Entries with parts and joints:
****************
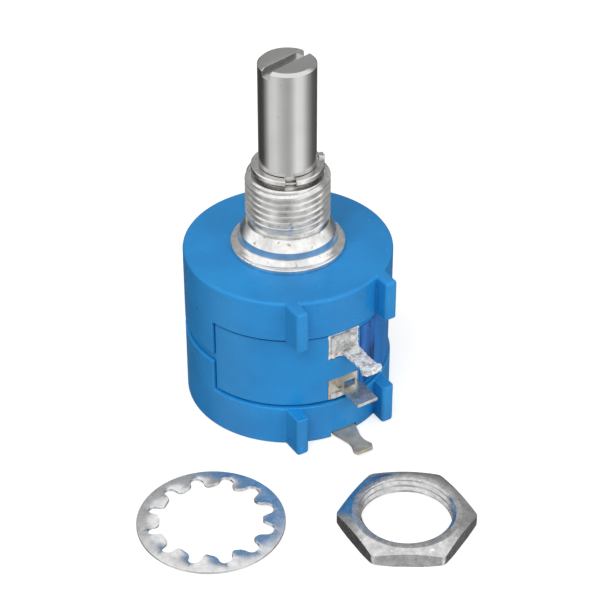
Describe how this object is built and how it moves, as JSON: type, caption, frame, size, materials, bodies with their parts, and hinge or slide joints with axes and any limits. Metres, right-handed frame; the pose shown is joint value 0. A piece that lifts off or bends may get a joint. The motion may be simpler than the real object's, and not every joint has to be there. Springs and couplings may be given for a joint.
{
  "type": "precision potentiometer",
  "caption": "Multi-turn wirewound precision potentiometer: round blue body, threaded bushing, slotted shaft, side solder lugs, loose nut and lock washer.",
  "frame": {"origin": "centre of the rear face, on the shaft axis", "axes": "+Z along the shaft, out of the bushing; the solder lugs point towards -Y"},
  "size_m": [0.0375, 0.0447, 0.04],
  "materials": {
    "blue_moulding": "semi-gloss moulded blue",
    "bright_plating": "bright nickel plating",
    "shaft_steel": "drawn and polished steel",
    "spring_steel": "zinc-plated spring steel",
    "tinned_brass": "dull tin plate on brass",
    "solder": "rough bright solder",
    "sealant": "smeared, uneven gloss",
    "element_winding": "fine close winding",
    "spring_brass": "satin",
    "hub_moulding": "glass-filled moulding",
    "washer_polymer": "smooth low-friction polymer"
  },
  "bodies": {
    "housing": {"front_cap": "blue_moulding", "rear_cap": "blue_moulding", "barrel": "blue_moulding", "threaded_bushing": "bright_plating", "resistance_element": "element_winding", "front_end_clip": "tinned_brass", "rear_end_clip": "tinned_brass", "front_terminal": "tinned_brass", "rear_terminal": "tinned_brass", "wiper_terminal": "tinned_brass", "front_solder_joint": "solder", "rear_solder_joint": "solder", "terminal_sealant": "sealant", "collector_spring": "spring_brass", "terminal_rivet": "tinned_brass"},
    "rotor": {"shaft": "shaft_steel", "retaining_clip": "spring_steel", "rotor_hub": "hub_moulding", "collector_rail": "spring_brass", "slip_ring": "spring_brass", "thrust_washer": "washer_polymer"},
    "carriage": {"carriage_block": "hub_moulding", "wiper_contact": "spring_brass", "collector_brush": "spring_brass", "carriage_rivet": "spring_brass"},
    "lock_washer": {"lock_washer": "spring_steel"},
    "mounting_nut": {"mounting_nut": "bright_plating"}
  },
  "joints": [
    {"name": "shaft_turn", "type": "hinge", "parent": "housing", "child": "rotor", "pos_m": [0, 0, 0.02], "axis": [0, 0, -1], "range_deg": [0, 3600]},
    {"name": "carriage_travel", "type": "slide", "parent": "rotor", "child": "carriage", "axis": [0, 0, -1], "range_m": [0, 0.012]},
    {"name": "nut_lift", "type": "slide", "parent": "housing", "child": "mounting_nut", "axis": [0, 0, 1], "range_m": [0, 0.03]},
    {"name": "washer_lift", "type": "slide", "parent": "housing", "child": "lock_washer", "axis": [0, 0, 1], "range_m": [0, 0.03]}
  ],
  "couplings": [
    {"joint": "carriage_travel", "follows": "shaft_turn", "m_per_rad": 0.00019098}
  ]
}
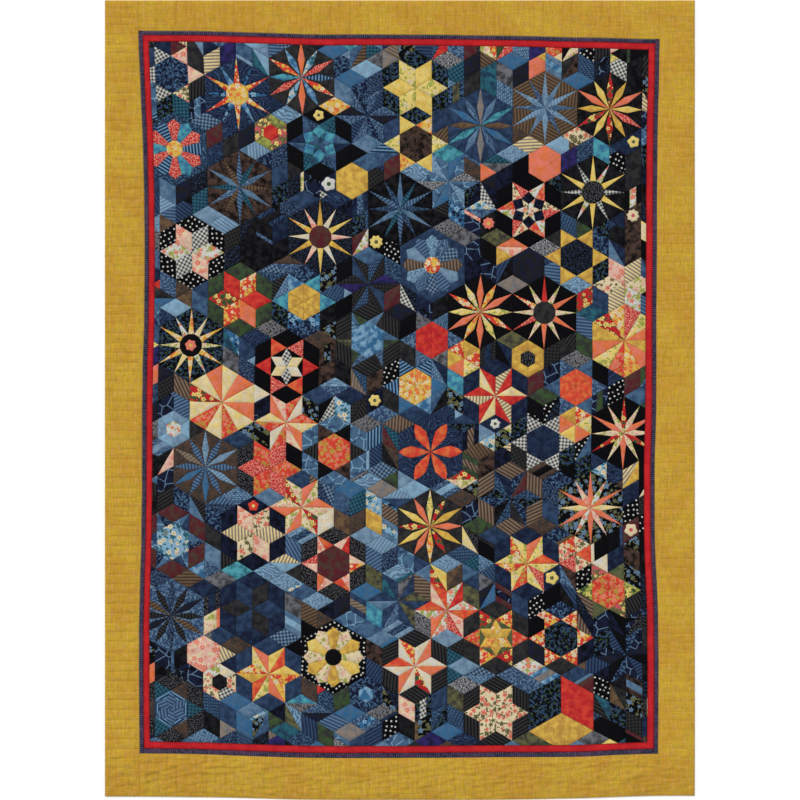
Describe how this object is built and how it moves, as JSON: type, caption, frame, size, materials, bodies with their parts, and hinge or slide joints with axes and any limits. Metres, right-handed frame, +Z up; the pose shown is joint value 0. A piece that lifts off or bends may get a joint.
****************
What the task asks:
Track down all lines above with the string "handed" and copy them.

Solution for this task:
Describe how this object is built and how it moves, as JSON: type, caption, frame, size, materials, bodies with their parts, and hinge or slide joints with axes and any limits. Metres, right-handed frame; the pose shown is joint value 0. A piece that lifts off or bends may get a joint. The motion may be simpler than the real object's, and not every joint has to be there. Springs and couplings may be given for a joint.
Describe how this object is built and how it moves, as JSON: type, caption, frame, size, materials, bodies with their parts, and hinge or slide joints with axes and any limits. Metres, right-handed frame, +Z up; the pose shown is joint value 0. A piece that lifts off or bends may get a joint.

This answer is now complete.